WHAT IS BEING ASKED
The required output is every line from the beginning of the entries below through the line that includes "ends at +Y.", copied exactly.
□ □ □ □
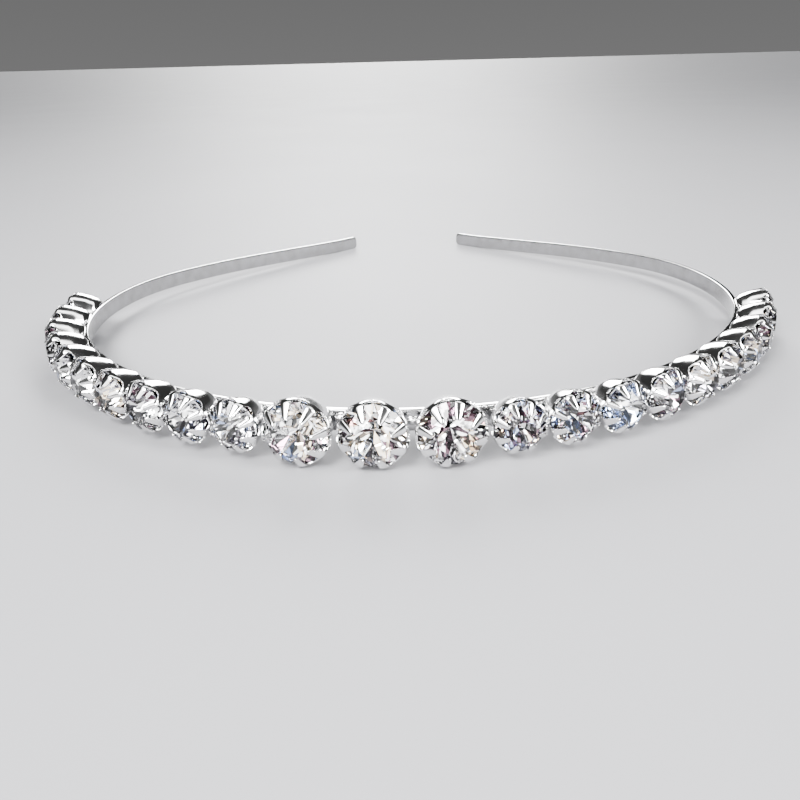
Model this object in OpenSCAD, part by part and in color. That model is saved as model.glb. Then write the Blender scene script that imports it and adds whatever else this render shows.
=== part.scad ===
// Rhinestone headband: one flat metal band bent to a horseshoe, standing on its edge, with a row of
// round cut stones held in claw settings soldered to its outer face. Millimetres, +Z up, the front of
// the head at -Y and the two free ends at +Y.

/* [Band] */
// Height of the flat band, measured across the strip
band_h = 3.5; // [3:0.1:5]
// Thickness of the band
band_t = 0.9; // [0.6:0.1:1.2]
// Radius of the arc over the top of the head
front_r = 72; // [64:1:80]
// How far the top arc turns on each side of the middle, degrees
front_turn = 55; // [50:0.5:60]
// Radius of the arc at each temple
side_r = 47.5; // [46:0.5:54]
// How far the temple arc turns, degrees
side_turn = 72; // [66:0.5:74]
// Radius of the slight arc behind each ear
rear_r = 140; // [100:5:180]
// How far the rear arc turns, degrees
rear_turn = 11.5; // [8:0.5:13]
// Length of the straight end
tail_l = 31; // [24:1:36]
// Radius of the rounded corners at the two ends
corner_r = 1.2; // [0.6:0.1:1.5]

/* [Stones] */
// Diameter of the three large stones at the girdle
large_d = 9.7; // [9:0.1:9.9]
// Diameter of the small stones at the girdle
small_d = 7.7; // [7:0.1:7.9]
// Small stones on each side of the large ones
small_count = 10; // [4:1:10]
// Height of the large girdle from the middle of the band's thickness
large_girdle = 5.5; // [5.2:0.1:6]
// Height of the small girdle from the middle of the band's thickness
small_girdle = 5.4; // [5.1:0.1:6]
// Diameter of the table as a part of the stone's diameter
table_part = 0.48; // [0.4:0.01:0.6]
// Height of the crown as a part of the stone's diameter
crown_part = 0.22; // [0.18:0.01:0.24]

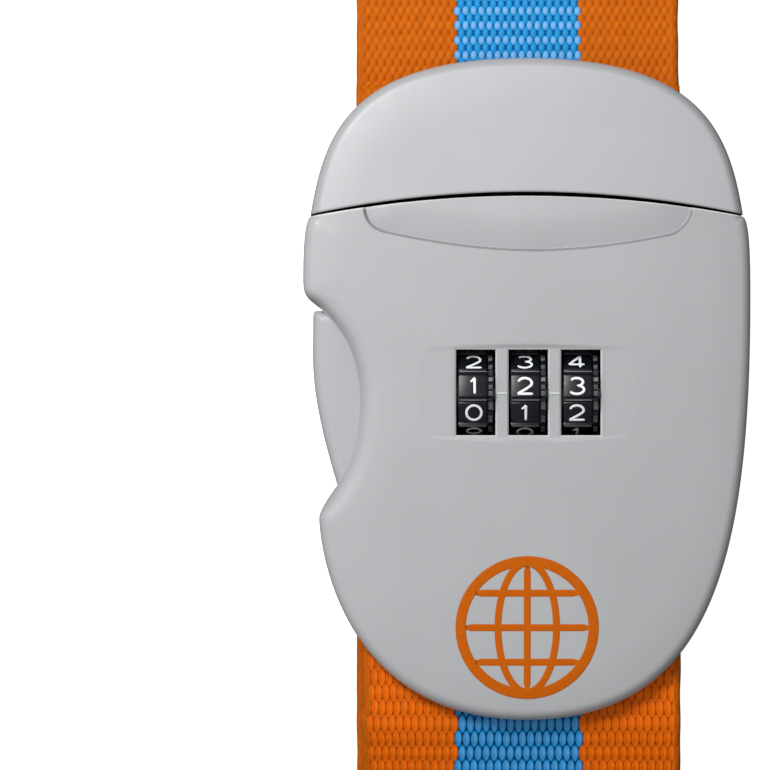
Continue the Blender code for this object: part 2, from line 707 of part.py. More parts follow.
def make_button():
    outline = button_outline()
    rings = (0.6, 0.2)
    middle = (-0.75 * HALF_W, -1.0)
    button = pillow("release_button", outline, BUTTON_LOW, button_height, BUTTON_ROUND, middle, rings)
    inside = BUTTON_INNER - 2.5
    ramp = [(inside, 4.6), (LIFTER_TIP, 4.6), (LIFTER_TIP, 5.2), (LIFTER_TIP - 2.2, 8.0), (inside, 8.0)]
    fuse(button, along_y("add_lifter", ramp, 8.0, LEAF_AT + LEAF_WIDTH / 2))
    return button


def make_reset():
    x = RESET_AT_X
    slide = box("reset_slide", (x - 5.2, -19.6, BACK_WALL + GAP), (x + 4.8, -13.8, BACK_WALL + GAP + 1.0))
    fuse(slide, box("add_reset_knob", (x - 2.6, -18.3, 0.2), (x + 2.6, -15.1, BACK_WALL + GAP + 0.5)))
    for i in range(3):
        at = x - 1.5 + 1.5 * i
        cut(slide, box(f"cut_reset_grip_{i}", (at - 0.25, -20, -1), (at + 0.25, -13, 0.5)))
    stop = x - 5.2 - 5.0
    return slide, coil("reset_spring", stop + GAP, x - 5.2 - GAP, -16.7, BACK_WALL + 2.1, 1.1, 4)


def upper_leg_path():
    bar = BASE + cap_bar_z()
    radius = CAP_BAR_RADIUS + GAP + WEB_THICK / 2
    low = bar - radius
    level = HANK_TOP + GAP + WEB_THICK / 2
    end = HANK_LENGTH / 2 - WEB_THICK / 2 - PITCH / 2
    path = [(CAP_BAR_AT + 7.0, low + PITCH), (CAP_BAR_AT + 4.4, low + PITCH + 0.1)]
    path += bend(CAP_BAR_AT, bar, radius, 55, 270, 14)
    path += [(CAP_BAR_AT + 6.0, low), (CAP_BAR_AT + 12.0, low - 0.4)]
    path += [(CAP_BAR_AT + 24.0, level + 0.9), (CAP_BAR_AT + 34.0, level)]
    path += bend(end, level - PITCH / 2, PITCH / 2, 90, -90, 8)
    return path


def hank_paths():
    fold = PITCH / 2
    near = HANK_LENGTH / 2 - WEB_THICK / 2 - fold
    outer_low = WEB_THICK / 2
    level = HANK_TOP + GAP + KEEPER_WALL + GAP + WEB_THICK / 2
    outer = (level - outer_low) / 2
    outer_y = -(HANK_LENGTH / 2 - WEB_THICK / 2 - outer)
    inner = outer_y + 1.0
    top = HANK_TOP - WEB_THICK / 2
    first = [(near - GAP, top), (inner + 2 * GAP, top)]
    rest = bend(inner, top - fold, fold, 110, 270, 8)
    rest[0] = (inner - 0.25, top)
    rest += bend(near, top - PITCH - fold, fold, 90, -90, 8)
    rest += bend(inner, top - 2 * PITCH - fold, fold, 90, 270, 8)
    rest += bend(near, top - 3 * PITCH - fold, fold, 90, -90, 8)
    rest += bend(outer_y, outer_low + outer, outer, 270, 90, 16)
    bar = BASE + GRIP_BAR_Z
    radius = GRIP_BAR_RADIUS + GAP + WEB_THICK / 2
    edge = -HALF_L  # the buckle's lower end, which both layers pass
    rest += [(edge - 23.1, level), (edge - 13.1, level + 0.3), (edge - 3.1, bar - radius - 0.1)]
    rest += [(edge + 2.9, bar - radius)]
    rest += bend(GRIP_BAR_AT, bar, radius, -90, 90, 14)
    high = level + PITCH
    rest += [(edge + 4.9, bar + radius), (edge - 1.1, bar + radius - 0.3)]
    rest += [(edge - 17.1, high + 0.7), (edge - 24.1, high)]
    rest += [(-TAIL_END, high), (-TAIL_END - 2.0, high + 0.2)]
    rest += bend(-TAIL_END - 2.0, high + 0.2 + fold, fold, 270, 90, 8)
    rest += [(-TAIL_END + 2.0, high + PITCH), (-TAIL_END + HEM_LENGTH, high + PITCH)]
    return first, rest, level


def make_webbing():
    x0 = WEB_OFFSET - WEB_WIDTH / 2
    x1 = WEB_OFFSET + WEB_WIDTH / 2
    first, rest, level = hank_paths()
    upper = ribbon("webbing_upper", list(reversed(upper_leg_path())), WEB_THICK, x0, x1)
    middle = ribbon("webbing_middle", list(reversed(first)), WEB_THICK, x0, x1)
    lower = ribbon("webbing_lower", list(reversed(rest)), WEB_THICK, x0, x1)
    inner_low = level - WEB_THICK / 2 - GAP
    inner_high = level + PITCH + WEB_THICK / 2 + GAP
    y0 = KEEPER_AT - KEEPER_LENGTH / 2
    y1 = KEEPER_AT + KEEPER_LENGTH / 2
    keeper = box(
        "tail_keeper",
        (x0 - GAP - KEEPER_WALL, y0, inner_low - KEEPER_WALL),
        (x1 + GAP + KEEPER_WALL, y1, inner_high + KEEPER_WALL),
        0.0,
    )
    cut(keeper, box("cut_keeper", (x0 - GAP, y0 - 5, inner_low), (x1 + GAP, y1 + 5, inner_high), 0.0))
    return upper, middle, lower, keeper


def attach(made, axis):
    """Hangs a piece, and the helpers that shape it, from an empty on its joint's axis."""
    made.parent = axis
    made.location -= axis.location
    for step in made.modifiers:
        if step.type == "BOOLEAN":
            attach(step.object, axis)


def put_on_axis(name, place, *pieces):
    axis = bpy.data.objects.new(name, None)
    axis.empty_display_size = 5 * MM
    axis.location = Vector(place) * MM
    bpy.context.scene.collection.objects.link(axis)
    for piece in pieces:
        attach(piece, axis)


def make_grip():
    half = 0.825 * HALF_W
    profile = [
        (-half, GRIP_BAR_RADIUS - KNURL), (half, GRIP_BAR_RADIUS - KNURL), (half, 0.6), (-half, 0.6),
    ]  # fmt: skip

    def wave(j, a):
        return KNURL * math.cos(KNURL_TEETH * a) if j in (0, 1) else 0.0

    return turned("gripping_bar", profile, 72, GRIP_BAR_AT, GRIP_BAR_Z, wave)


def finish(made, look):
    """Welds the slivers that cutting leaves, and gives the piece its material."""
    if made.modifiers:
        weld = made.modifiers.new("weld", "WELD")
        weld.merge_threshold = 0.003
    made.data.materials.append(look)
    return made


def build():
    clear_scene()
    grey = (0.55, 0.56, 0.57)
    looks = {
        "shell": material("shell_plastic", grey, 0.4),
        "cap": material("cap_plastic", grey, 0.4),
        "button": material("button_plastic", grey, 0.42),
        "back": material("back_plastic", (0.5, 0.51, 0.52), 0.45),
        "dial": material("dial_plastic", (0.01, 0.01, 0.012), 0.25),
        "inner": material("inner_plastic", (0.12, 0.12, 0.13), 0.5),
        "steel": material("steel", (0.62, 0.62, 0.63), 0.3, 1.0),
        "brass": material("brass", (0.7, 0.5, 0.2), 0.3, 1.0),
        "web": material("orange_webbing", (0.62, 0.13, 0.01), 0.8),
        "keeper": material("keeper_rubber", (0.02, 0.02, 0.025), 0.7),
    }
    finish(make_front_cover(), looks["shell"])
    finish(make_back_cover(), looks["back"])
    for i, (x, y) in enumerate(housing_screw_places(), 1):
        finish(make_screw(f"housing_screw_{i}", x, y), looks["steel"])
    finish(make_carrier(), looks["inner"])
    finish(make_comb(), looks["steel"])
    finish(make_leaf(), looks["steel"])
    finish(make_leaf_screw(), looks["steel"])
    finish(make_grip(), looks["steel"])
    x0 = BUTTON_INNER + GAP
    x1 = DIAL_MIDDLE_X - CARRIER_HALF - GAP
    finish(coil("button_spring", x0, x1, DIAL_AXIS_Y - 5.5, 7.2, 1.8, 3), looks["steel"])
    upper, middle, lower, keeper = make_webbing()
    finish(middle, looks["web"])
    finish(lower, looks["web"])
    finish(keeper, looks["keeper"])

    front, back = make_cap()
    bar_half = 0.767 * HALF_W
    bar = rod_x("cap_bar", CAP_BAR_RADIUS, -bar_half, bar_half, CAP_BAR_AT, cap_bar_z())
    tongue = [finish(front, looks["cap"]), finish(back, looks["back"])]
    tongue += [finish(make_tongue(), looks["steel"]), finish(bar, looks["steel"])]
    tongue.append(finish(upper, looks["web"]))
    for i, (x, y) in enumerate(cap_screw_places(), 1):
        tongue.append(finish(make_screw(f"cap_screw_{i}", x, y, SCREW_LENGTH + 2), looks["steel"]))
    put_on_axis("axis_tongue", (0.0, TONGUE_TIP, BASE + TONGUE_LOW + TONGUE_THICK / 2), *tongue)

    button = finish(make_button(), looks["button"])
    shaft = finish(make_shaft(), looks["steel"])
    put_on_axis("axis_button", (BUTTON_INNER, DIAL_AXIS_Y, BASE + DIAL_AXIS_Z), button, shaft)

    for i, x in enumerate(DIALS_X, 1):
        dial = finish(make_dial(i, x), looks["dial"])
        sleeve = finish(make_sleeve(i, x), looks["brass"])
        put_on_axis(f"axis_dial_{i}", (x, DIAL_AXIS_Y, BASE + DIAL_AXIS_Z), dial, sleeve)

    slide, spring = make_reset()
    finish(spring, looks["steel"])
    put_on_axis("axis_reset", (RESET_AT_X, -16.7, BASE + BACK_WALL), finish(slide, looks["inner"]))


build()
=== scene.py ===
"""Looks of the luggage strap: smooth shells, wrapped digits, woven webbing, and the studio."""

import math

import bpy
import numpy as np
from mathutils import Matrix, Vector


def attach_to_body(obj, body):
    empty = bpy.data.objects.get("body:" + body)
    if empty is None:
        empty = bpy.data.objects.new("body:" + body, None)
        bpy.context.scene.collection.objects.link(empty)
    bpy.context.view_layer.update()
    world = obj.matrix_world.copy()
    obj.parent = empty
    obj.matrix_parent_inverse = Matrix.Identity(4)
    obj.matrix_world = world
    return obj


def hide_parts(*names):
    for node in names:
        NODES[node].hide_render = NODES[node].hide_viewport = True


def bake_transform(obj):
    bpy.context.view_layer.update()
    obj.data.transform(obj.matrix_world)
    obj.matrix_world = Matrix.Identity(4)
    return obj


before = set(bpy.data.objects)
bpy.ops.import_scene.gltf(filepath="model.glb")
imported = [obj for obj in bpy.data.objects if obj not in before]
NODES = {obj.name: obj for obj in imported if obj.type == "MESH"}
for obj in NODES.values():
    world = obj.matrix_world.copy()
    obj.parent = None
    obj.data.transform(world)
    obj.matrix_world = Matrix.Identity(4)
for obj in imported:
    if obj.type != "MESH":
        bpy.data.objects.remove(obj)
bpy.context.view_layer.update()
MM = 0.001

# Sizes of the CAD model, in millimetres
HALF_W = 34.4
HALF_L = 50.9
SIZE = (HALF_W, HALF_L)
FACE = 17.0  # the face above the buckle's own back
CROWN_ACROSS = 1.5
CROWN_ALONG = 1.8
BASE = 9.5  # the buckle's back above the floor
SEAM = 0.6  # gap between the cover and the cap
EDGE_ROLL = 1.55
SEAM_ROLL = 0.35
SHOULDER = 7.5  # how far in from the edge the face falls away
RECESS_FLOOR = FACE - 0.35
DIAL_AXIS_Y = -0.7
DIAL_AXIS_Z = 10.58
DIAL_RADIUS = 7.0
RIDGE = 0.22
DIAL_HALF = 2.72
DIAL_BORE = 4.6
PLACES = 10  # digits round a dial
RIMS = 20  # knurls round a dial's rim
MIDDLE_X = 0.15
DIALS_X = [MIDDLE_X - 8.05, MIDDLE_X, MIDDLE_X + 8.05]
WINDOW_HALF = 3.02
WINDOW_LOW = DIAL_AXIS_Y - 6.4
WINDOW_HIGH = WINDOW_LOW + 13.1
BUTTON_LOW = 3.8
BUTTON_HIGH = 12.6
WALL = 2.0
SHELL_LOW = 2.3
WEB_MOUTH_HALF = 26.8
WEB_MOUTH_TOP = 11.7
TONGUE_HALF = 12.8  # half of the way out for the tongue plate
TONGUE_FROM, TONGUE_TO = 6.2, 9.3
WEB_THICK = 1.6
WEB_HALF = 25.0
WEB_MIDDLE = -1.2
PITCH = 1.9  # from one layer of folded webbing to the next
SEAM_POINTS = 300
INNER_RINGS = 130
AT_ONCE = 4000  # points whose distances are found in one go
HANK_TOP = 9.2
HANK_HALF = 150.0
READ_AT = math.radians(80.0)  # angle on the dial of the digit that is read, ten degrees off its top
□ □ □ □
CORRECT RESPONSE
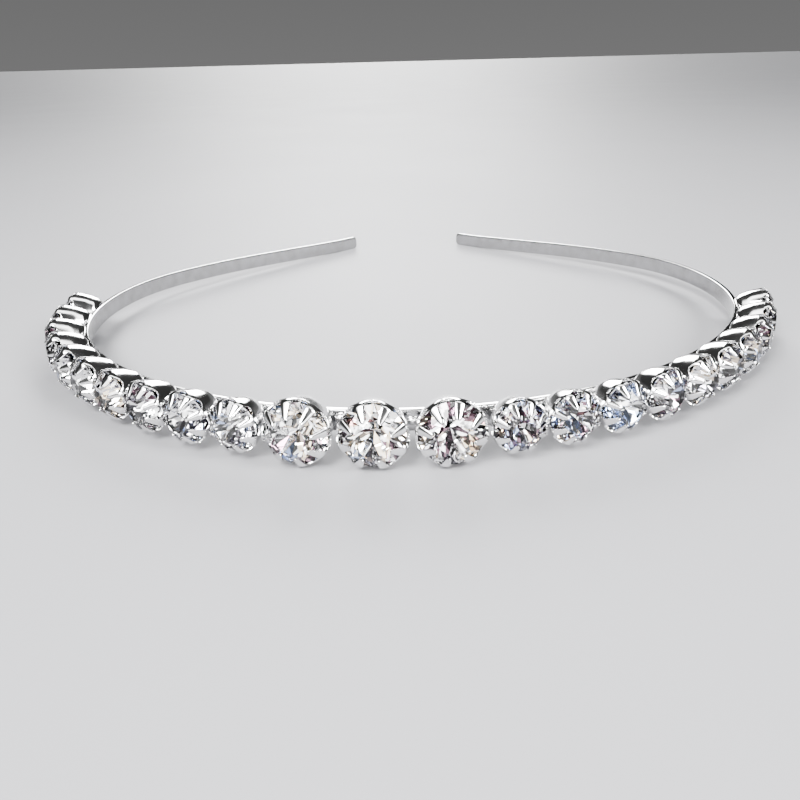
Model this object in OpenSCAD, part by part and in color. That model is saved as model.glb. Then write the Blender scene script that imports it and adds whatever else this render shows.
=== part.scad ===
// Rhinestone headband: one flat metal band bent to a horseshoe, standing on its edge, with a row of
// round cut stones held in claw settings soldered to its outer face. Millimetres, +Z up, the front of
// the head at -Y and the two free ends at +Y.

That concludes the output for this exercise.